▶ DATASET EXCERPT:
★ ★ ★ ★

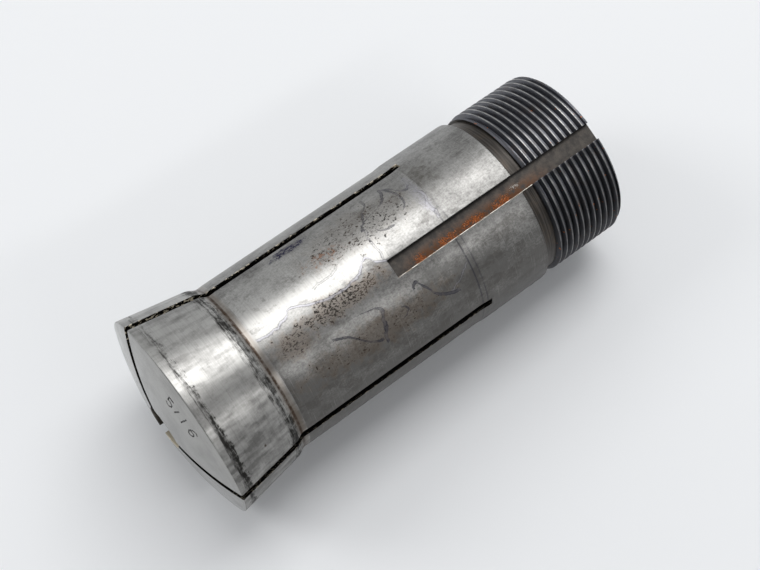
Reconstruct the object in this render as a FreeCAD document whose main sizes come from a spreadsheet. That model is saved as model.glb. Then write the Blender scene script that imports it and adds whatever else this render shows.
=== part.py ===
"""A 5C spring collet for a lathe spindle, turned from one bar of steel.

The collet stands on its threaded end: the axis is Z, the base is z = 0 and the work end is up.
The keyway faces -Y. Lengths are millimetres and angles are degrees.
"""

import FreeCAD, Part
import os

import Sketcher

V = FreeCAD.Vector
NODE = "collet"

# Driving dimensions: alias, value, what it measures
DIMENSIONS = [
    ("body_dia", "31.42", "ground body between the bearing and the neck"),
    ("bearing_dia", "31.75", "rear bearing that the spindle bore guides, 1.25 inch"),
    ("bearing_start", "16.95", "height of the bearing's rear edge"),
    ("bearing_length", "13.55", "length of the bearing up to its step down to the body"),
    ("bearing_edge", "0.15", "break on the bearing's rear edge"),
    ("thread_dia", "31.45", "major diameter of the draw thread, 1.238 inch"),
    ("thread_depth", "0.78", "depth of the draw thread on one side"),
    ("relief_length", "2.5", "length of the groove where the thread runs out"),
    ("relief_clearance", "0.04", "how far that groove lies below the thread's root"),
    ("end_chamfer", "0.65", "chamfer at the start of the draw thread"),
    ("rim_dia", "37.12", "head at its rim"),
    ("rim_height", "82.0", "height of the rim where taper and face meet"),
    ("rim_edge", "0.2", "break on the rim"),
    ("taper_angle", "10.0", "half of the head's closing taper"),
    ("taper_length", "12.3", "length of the closing taper along the axis"),
    ("neck_length", "2.9", "length of the neck from the taper to the body"),
    ("neck_slope", "1.5", "part of the neck that slopes in from the taper"),
    ("neck_depth", "0.1", "how far the neck lies below the body"),
    ("crown_height", "3.0", "rise of the crowned face above the rim"),
    ("bore_dia", "7.94", "work bore, five sixteenths of an inch"),
    ("bore_length", "22.0", "length of the work bore up to the top of the crown"),
    ("hollow_dia", "25.3", "hollow behind the work bore"),
    ("tapping_dia", "25.3", "root bore of the stop thread inside the rear end"),
    ("tapping_length", "14.0", "depth of the stop thread from the rear face"),
    ("tapping_relief", "26.8", "diameter of the groove where the stop thread runs out"),
    ("tapping_groove", "2.0", "width of that groove"),
    ("hollow_cone", "45.0", "half angle of the cone from the hollow to the bore"),
    ("mouth_chamfer", "0.8", "chamfer at the rear mouth of the stop thread"),
    ("slot_width", "1.5", "width of each spring slot"),
    ("slot_start", "29.3", "height at which the slots end"),
    ("slot_count", "3", "number of slots, evenly spaced"),
    ("keyway_width", "3.175", "width of the keyway, one eighth of an inch"),
    ("keyway_depth", "1.6", "depth of the keyway below the bearing"),
    ("keyway_end", "42.6", "height of the keyway's square end"),
    ("cut_margin", "2.0", "how far each cut runs past the metal"),
]

# What follows from the driving dimensions: alias, formula
DERIVED = [
    ("body_rad", "=body_dia / 2"),
    ("bearing_rad", "=bearing_dia / 2"),
    ("bearing_edge_rad", "=bearing_rad - bearing_edge"),
    ("bearing_edge_top", "=bearing_start + bearing_edge"),
    ("bearing_top", "=bearing_start + bearing_length"),
    ("thread_rad", "=thread_dia / 2"),
    ("thread_root", "=thread_rad - thread_depth"),
    ("thread_top", "=bearing_start - relief_length"),
    ("relief_rad", "=thread_root - relief_clearance"),
    ("chamfer_rad", "=thread_rad - end_chamfer"),
    ("rim_rad", "=rim_dia / 2"),
    ("face_rad", "=rim_rad - rim_edge"),
    ("rim_low", "=rim_height - rim_edge"),
    ("taper_low", "=rim_height - taper_length"),
    ("taper_rad", "=rim_rad - (rim_low - taper_low) * tan(taper_angle * 1deg)"),
    ("neck_rad", "=body_rad - neck_depth"),
    ("neck_top", "=taper_low - neck_slope"),
    ("neck_low", "=taper_low - neck_length"),
    ("crown_top", "=rim_height + crown_height"),
    ("crown_rad", "=(face_rad * face_rad + crown_height * crown_height) / (2 * crown_height)"),
    ("crown_centre", "=crown_top - crown_rad"),
    ("bore_rad", "=bore_dia / 2"),
    ("bore_low", "=crown_top - bore_length"),
    ("hollow_rad", "=hollow_dia / 2"),
    ("hollow_top", "=bore_low - (hollow_rad - bore_rad) / tan(hollow_cone * 1deg)"),
    ("tapping_rad", "=tapping_dia / 2"),
    ("groove_rad", "=tapping_relief / 2"),
    ("groove_top", "=tapping_length + tapping_groove"),
    ("mouth_rad", "=tapping_rad + mouth_chamfer"),
    ("cut_top", "=crown_top + cut_margin"),
    ("cut_reach", "=rim_rad + cut_margin"),
    ("slot_side", "=slot_width / 2"),
    ("key_side", "=keyway_width / 2"),
    ("key_floor", "=bearing_rad - keyway_depth"),
]


def make_sheet(doc):
    """Writes the driving dimensions and what follows from them into one spreadsheet."""
    sheet = doc.addObject("Spreadsheet::Sheet", "dims")
    for row, (alias, value, meaning) in enumerate(DIMENSIONS, start=1):
        sheet.set(f"A{row}", meaning)
        sheet.set(f"B{row}", value)
        sheet.setAlias(f"B{row}", alias)
    for row, (alias, formula) in enumerate(DERIVED, start=len(DIMENSIONS) + 2):
        sheet.setAlias(f"B{row}", alias)
    for row, (alias, formula) in enumerate(DERIVED, start=len(DIMENSIONS) + 2):
        sheet.set(f"B{row}", formula)
    doc.recompute()
    return sheet


def value(sheet, name):
    """The sheet's value of a name, of its negative, or of the word zero."""
    if name == "zero":
        return 0.0
    if name.startswith("-"):
        return -value(sheet, name[1:])
    number = getattr(sheet, name)
    return float(getattr(number, "Value", number))


def sketch_on(body, role, name):
    """A sketch that lies flat on one of the body's own origin planes."""
    sketch = body.newObject("Sketcher::SketchObject", name)
    home = next(item for item in body.Origin.OriginFeatures if item.Role == role)
    sketch.AttachmentSupport = (home, [""])
    sketch.MapMode = "FlatFace"
    return sketch


def pin(sketch, sheet, geometry, point, across, up):
    """Ties one point of a sketch to two named sizes, measured from the sketch's origin."""
    for axis, kind, name in ((-2, "DistanceX", across), (-1, "DistanceY", up)):
        if name == "zero":
            sketch.addConstraint(Sketcher.Constraint("PointOnObject", geometry, point, axis))
            continue
        size = value(sheet, name)
        number = sketch.addConstraint(Sketcher.Constraint(kind, -1, 1, geometry, point, size))
        formula = "-dims." + name[1:] if name.startswith("-") else "dims." + name
        sketch.setExpression(f"Constraints[{number}]", formula)


def draw_outline(sketch, sheet, corners, arcs=None):
    """Draws a closed outline through named corners.

    arcs gives, for the edge that starts at a corner's number, the height of the centre on
    the axis: that edge is an arc, and every other edge is straight.
    """
    arcs = arcs or {}
    spots = [V(value(sheet, across), value(sheet, up), 0) for across, up in corners]
    count = len(spots)
    for here in range(count):
        start, end = spots[here], spots[(here + 1) % count]
        if here in arcs:
            centre = V(0, value(sheet, arcs[here]), 0)
            swing = [(spot - centre).getAngle(V(1, 0, 0)) for spot in (start, end)]
            circle = Part.Circle(centre, V(0, 0, 1), (start - centre).Length)
            sketch.addGeometry(Part.ArcOfCircle(circle, *swing), False)
        else:
            sketch.addGeometry(Part.LineSegment(start, end), False)
    for here, (across, up) in enumerate(corners):
        after = (here + 1) % count
        sketch.addConstraint(Sketcher.Constraint("Coincident", here, 2, after, 1))
        pin(sketch, sheet, here, 1, across, up)
    for here in arcs:
        sketch.addConstraint(Sketcher.Constraint("PointOnObject", here, 3, -2))


def cut(body, kind, sketch, name, **settings):
    """Adds a cutting feature and makes sure that it takes metal away."""
    before = body.Shape.Volume
    feature = body.newObject(kind, name)
    feature.Profile = sketch
    for key, setting in settings.items():
        if isinstance(setting, str) and setting.startswith("dims."):
            feature.setExpression(key, setting)
        else:
            setattr(feature, key, setting)
    body.Document.recompute()
    if body.Shape.Volume > before - 1.0:
        raise RuntimeError(f"{name} takes no metal away: {before} {body.Shape.Volume} {feature.State} {feature.getStatusString()}")
    return feature


def turn_blank(body, sheet):
    """Turns the outside: thread blank, relief, bearing, body, neck, taper and crowned face."""
    sketch = sketch_on(body, "XZ_Plane", "outside")
    corners = [
        ("zero", "zero"),
        ("chamfer_rad", "zero"),
        ("thread_rad", "end_chamfer"),
        ("thread_rad", "thread_top"),
        ("relief_rad", "thread_top"),
        ("relief_rad", "bearing_start"),
        ("bearing_edge_rad", "bearing_start"),
        ("bearing_rad", "bearing_edge_top"),
        ("bearing_rad", "bearing_top"),
        ("body_rad", "bearing_top"),
        ("body_rad", "neck_low"),
        ("neck_rad", "neck_low"),
        ("neck_rad", "neck_top"),
        ("taper_rad", "taper_low"),
        ("rim_rad", "rim_low"),
        ("face_rad", "rim_height"),
        ("zero", "crown_top"),
    ]
    draw_outline(sketch, sheet, corners, {15: "crown_centre"})
    blank = body.newObject("PartDesign::Revolution", "blank")
    blank.Profile = sketch
    blank.ReferenceAxis = (sketch, ["V_Axis"])
    blank.Angle = 360.0
    body.Document.recompute()


def bore_out(body, sheet):
    """Bores the stop thread's root, its groove, the hollow, its cone and the work bore."""
    sketch = sketch_on(body, "XZ_Plane", "inside")
    corners = [
        ("zero", "zero"),
        ("mouth_rad", "zero"),
        ("tapping_rad", "mouth_chamfer"),
        ("tapping_rad", "tapping_length"),
        ("groove_rad", "tapping_length"),
        ("groove_rad", "groove_top"),
        ("hollow_rad", "groove_top"),
        ("hollow_rad", "hollow_top"),
        ("bore_rad", "bore_low"),
        ("bore_rad", "cut_top"),
        ("zero", "cut_top"),
    ]
    draw_outline(sketch, sheet, corners)
    axis = (sketch, ["V_Axis"])
    cut(body, "PartDesign::Groove", sketch, "bores", ReferenceAxis=axis, Angle=360.0)


def mill_keyway(body, sheet):
    """Mills the keyway from the threaded end up to its square end."""
    sketch = sketch_on(body, "XY_Plane", "keyway_form")
    corners = [
        ("-key_side", "-cut_reach"),
        ("key_side", "-cut_reach"),
        ("key_side", "-key_floor"),
        ("-key_side", "-key_floor"),
    ]
    draw_outline(sketch, sheet, corners)
    cut(body, "PartDesign::Pocket", sketch, "keyway", Length="dims.keyway_end", Reversed=True)


def saw_slots(body, sheet):
    """Saws one spring slot from the face down, opposite the keyway, and repeats it round the axis."""
    sketch = sketch_on(body, "XZ_Plane", "slot_form")
    corners = [
        ("-slot_side", "slot_start"),
        ("slot_side", "slot_start"),
        ("slot_side", "cut_top"),
        ("-slot_side", "cut_top"),
    ]
    draw_outline(sketch, sheet, corners)
    slot = cut(body, "PartDesign::Pocket", sketch, "slot", Length="dims.cut_reach")
    ring = body.newObject("PartDesign::PolarPattern", "slots")
    ring.Originals = [slot]
    ring.Axis = (sketch, ["V_Axis"])
    ring.Angle = 360.0
    ring.setExpression("Occurrences", "dims.slot_count")
    body.Tip = ring
    body.Document.recompute()


def check(doc, body):
    """Stops if any object failed or the solid isn't one whole, valid piece."""
    for item in doc.Objects:
        if "Invalid" in item.State or "Error" in item.State:
            raise RuntimeError(f"{item.Name} failed: {item.State}")
    if body.Shape.isNull() or not body.Shape.isValid():
        raise RuntimeError(f"{body.Label} isn't a valid shape")
    if len(body.Shape.Solids) != 1:
        raise RuntimeError(f"{body.Label} has {len(body.Shape.Solids)} solids")


def main():
    doc = FreeCAD.newDocument("spring_collet")
    sheet = make_sheet(doc)
    body = doc.addObject("PartDesign::Body", NODE)
    body.Label = NODE
    doc.recompute()
    turn_blank(body, sheet)
    bore_out(body, sheet)
    saw_slots(body, sheet)
    mill_keyway(body, sheet)
    body.Placement = FreeCAD.Placement(V(0, 0, 0), FreeCAD.Rotation())
    doc.recompute()
    check(doc, body)
    os.makedirs("parts", exist_ok=True)
    body.Shape.exportStep(f"parts/{body.Label}.step")
    box = body.Shape.BoundBox
    print(f"{body.Label}: {box.XLength:.2f} x {box.YLength:.2f} x {box.ZLength:.2f} mm")
    print(f"volume {body.Shape.Volume / 1000:.2f} cm3")


main()
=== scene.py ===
import math

import bmesh
import bpy
import numpy as np
from mathutils import Matrix, Vector


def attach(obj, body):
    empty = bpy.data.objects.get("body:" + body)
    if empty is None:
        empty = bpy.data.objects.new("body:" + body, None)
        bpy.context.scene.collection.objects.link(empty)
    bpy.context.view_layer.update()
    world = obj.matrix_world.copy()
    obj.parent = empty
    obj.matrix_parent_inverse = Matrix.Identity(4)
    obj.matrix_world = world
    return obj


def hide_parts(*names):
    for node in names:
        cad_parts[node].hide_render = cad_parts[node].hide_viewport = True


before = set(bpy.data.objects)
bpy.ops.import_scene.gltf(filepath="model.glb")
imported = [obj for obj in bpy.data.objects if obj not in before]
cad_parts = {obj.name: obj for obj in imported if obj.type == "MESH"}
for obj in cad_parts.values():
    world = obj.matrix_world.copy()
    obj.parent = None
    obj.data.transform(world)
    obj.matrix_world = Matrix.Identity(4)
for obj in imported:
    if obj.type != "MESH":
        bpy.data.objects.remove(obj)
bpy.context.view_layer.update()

bl_info = {
    "name": "5C Lathe Collet",
    "version": (1, 0, 0),
    "blender": (4, 5, 0),
    "location": "3D View > Sidebar > Collet",
    "description": "A slotted spring collet in worn ground steel, with its stage",
    "category": "Add Mesh",
}

MM = 0.001

# ---------------------------------------------------------------- the turned section, in mm (radius, height)
KEY_FLOOR = 14.275          # the keyway's flat floor stands this far from the axis
KEY_HALF = 3.175 / 2
KEY_END = 42.6
SLOT_HALF = 1.5 / 2
SLOT_START = 29.3
SLOT_ANGLES = (60.0, 180.0, 300.0)   # from the keyway, counter-clockwise seen from the head
THREAD_TOP = 14.45
CROWN_CENTRE = 85.0 - (18.36 ** 2 + 9.0) / 6.0
CROWN_RADIUS = 85.0 - CROWN_CENTRE
BORE = 3.97
HOLLOW = 12.65
BEARING = 15.875
BODY = 15.71
RELIEF = 14.905
DRAW_CREST_AT, DRAW_CREST, DRAW_ROOT = 14.09, 15.72, 14.95     # height of one crest, and the thread's two radii
STOP_CREST_AT, STOP_CREST, STOP_ROOT = 13.6, HOLLOW + 0.005, 13.20
STOP_FLAT = 0.14
RUNOUT = 13.4               # groove where the stop thread's tap runs out
NECK_END = 69.7             # the closing taper starts here
HEAD_RIM = 18.56
TAPER_LENGTH = 12.1
TAPER = math.radians(10)
NEARLY = 1e-6
UNROLL_RADIUS = 15.8        # the stains' places are mm along an arc of this radius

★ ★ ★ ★

▶ PROBLEM TO SOLVE: Reproduce exactly the lines from the one containing "body.Label = NODE" through the one containing "obj.parent = empty", inclusive, and nothing else.

▶ EXERCISE RESULT:
    body.Label = NODE
    doc.recompute()
    turn_blank(body, sheet)
    bore_out(body, sheet)
    saw_slots(body, sheet)
    mill_keyway(body, sheet)
    body.Placement = FreeCAD.Placement(V(0, 0, 0), FreeCAD.Rotation())
    doc.recompute()
    check(doc, body)
    os.makedirs("parts", exist_ok=True)
    body.Shape.exportStep(f"parts/{body.Label}.step")
    box = body.Shape.BoundBox
    print(f"{body.Label}: {box.XLength:.2f} x {box.YLength:.2f} x {box.ZLength:.2f} mm")
    print(f"volume {body.Shape.Volume / 1000:.2f} cm3")


main()
=== scene.py ===
import math

import bmesh
import bpy
import numpy as np
from mathutils import Matrix, Vector


def attach(obj, body):
    empty = bpy.data.objects.get("body:" + body)
    if empty is None:
        empty = bpy.data.objects.new("body:" + body, None)
        bpy.context.scene.collection.objects.link(empty)
    bpy.context.view_layer.update()
    world = obj.matrix_world.copy()
    obj.parent = empty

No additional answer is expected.